• [PROBLEM DESCRIPTION]
Below are some records. Copy every line in them that holds "picture".

• [STORED DATA]
+ + + +
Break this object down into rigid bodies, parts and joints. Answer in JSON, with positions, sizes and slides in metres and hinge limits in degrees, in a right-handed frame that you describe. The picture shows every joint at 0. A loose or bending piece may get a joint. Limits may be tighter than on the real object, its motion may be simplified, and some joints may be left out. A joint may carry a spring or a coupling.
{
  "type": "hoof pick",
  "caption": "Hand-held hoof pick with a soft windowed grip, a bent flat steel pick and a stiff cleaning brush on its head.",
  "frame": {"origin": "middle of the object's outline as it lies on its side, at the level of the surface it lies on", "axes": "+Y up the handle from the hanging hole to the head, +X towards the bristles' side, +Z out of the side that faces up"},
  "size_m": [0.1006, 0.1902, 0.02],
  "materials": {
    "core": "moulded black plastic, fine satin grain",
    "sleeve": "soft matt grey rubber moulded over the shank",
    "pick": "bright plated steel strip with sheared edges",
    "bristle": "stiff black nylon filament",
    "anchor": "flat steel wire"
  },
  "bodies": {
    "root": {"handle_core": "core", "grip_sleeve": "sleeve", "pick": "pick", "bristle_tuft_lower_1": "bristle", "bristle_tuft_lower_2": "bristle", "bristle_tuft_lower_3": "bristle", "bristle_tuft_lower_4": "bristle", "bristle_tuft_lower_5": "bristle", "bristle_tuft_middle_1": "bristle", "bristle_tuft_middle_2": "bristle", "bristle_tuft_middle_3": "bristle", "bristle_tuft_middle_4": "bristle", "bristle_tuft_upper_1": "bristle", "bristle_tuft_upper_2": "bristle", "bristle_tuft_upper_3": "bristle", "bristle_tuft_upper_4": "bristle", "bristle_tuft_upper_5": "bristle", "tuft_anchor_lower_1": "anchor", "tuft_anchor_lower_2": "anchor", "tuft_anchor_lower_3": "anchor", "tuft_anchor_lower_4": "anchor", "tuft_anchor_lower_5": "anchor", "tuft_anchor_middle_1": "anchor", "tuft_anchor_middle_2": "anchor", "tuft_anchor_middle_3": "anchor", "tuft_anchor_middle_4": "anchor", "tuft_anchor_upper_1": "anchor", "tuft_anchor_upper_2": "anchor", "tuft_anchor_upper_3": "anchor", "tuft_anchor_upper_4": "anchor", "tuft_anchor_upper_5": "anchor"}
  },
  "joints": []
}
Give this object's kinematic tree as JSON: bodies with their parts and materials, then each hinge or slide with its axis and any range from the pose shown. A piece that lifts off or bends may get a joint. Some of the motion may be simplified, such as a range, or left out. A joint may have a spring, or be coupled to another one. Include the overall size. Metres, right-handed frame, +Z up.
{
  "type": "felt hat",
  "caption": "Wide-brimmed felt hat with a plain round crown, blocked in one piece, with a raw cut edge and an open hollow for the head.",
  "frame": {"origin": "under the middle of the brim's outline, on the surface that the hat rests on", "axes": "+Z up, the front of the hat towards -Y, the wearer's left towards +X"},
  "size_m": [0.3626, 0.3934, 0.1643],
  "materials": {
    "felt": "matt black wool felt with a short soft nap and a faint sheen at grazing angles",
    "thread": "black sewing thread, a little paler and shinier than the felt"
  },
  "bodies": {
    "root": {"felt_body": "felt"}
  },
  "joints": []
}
+ + + +
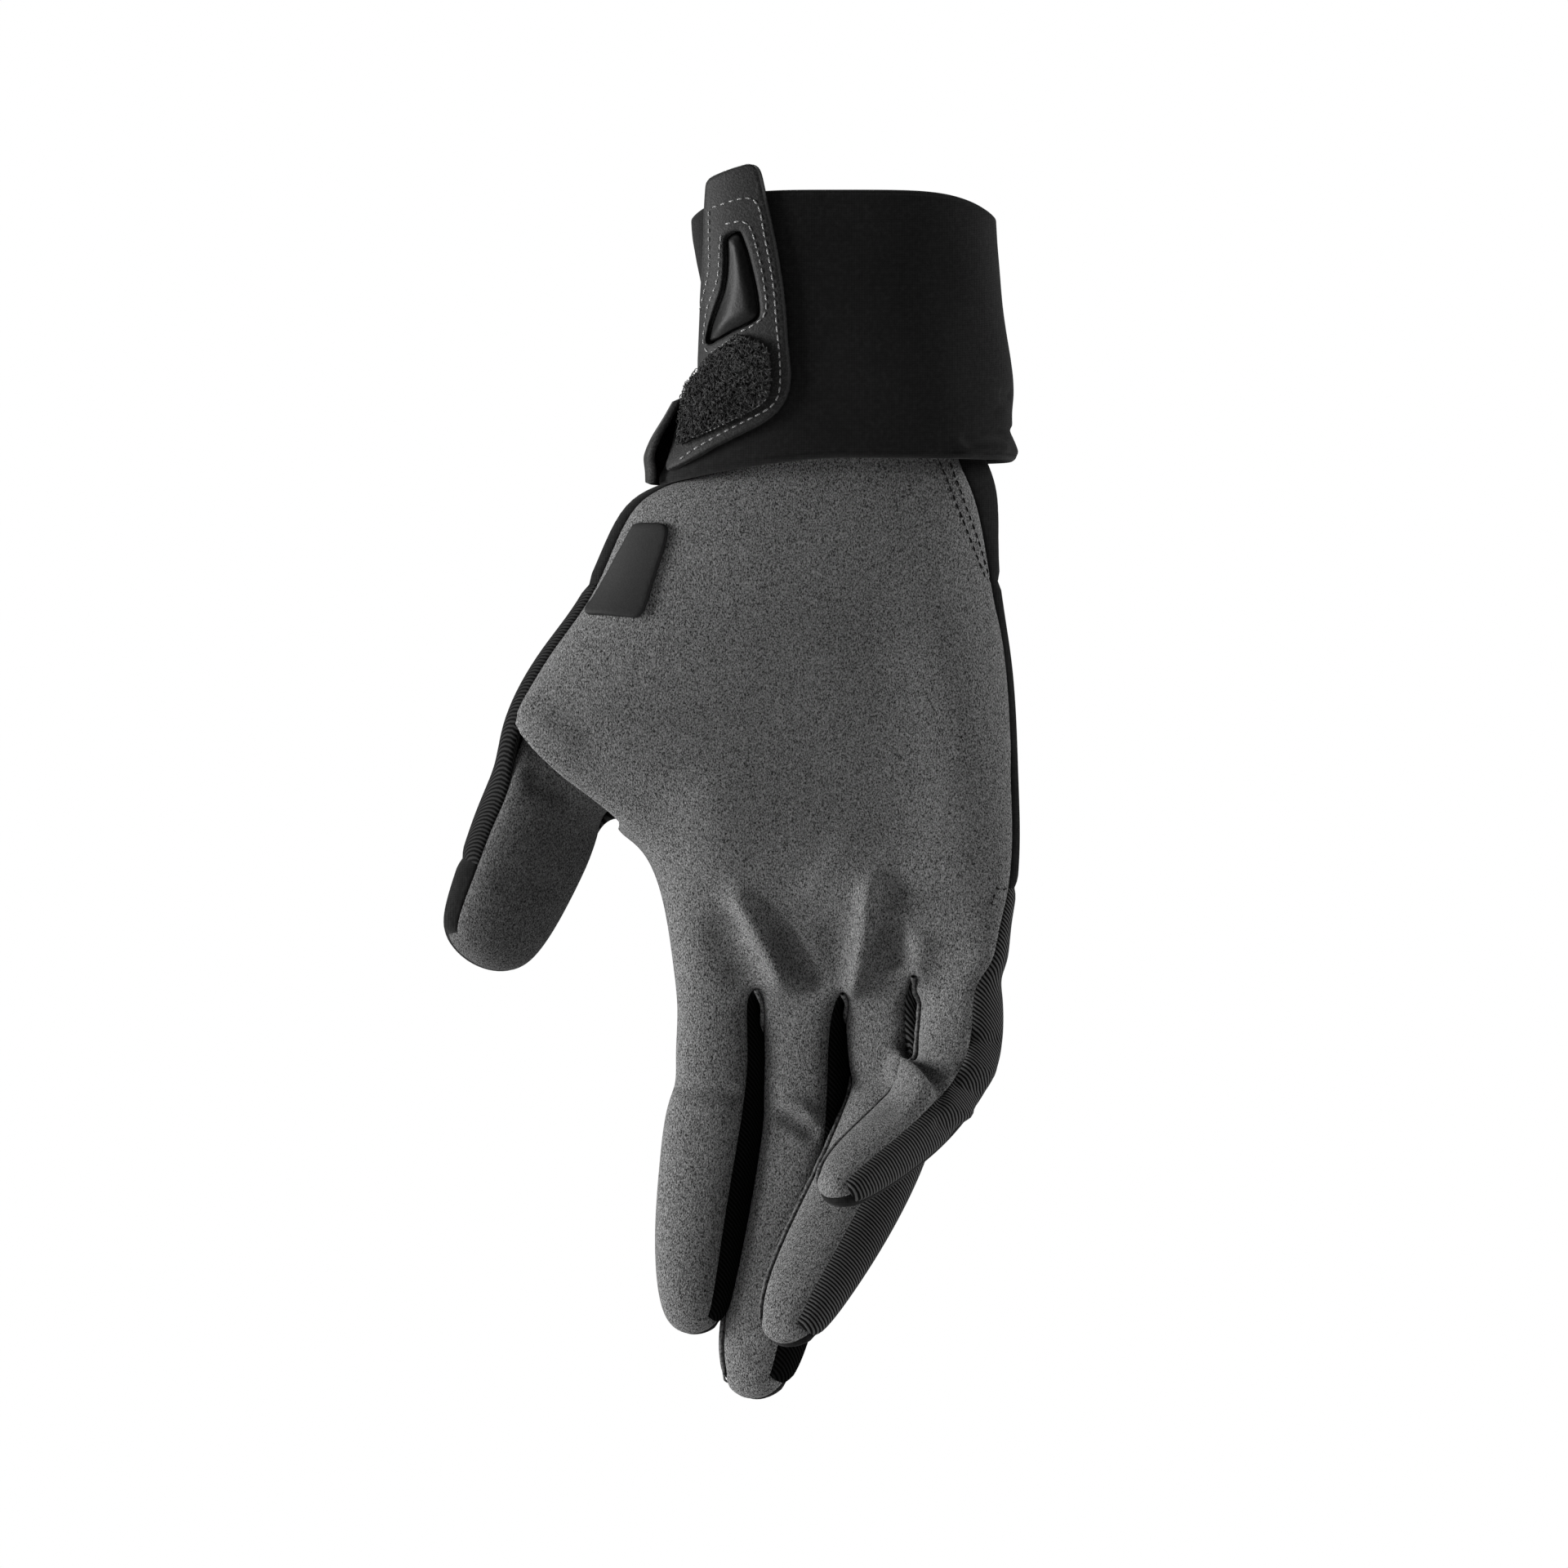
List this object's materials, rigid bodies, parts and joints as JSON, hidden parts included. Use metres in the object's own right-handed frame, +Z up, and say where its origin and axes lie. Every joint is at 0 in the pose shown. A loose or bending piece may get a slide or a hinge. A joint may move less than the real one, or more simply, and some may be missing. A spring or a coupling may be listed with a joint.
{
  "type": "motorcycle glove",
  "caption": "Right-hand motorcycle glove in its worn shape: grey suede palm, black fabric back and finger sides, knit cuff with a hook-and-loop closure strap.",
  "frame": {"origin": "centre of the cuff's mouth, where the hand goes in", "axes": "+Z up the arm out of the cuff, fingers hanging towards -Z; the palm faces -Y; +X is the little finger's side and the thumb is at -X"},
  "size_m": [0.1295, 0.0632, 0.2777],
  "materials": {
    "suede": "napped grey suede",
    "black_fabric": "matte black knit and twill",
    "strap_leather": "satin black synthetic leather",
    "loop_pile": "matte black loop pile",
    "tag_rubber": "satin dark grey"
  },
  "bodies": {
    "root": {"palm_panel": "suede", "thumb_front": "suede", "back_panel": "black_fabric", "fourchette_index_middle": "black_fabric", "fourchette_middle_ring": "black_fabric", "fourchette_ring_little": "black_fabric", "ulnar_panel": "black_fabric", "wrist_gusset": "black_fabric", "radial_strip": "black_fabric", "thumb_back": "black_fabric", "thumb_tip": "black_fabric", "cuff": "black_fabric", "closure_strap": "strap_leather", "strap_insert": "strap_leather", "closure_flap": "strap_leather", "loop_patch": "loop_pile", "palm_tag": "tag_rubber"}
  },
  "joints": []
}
+ + + +
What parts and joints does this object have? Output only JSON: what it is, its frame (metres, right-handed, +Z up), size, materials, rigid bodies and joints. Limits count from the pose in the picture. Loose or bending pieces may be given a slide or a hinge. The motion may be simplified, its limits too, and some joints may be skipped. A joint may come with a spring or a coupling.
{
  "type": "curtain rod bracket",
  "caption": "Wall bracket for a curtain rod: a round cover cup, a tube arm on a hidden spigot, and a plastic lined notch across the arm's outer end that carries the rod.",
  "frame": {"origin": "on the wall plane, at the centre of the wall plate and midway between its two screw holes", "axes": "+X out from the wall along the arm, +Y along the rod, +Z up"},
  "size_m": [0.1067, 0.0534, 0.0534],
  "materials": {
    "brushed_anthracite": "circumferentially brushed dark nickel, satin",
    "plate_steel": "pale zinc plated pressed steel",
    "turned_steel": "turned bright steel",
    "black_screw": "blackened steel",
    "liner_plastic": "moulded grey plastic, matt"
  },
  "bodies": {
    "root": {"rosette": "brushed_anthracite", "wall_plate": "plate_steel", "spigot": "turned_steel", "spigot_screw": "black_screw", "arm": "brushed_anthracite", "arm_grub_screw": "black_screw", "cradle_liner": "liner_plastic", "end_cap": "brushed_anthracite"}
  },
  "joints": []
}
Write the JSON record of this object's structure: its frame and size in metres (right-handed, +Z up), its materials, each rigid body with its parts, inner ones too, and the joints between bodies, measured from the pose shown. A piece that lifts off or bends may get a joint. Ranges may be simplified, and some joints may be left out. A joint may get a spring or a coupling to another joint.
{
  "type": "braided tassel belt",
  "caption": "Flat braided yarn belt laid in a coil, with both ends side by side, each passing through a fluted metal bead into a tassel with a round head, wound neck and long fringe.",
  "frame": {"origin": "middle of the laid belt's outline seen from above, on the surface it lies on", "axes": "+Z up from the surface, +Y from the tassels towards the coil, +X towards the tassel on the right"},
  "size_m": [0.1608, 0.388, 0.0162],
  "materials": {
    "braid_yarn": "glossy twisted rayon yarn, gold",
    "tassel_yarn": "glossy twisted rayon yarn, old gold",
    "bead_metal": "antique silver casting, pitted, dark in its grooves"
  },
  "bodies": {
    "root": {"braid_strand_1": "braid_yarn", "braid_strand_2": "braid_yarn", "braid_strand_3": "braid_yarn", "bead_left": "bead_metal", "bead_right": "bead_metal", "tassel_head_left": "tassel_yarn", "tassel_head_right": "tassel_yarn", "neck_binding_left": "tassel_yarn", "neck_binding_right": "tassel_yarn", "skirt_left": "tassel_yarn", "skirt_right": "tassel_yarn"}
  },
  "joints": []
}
+ + + +
• [WORKED ANSWER]
Break this object down into rigid bodies, parts and joints. Answer in JSON, with positions, sizes and slides in metres and hinge limits in degrees, in a right-handed frame that you describe. The picture shows every joint at 0. A loose or bending piece may get a joint. Limits may be tighter than on the real object, its motion may be simplified, and some joints may be left out. A joint may carry a spring or a coupling.
What parts and joints does this object have? Output only JSON: what it is, its frame (metres, right-handed, +Z up), size, materials, rigid bodies and joints. Limits count from the pose in the picture. Loose or bending pieces may be given a slide or a hinge. The motion may be simplified, its limits too, and some joints may be skipped. A joint may come with a spring or a coupling.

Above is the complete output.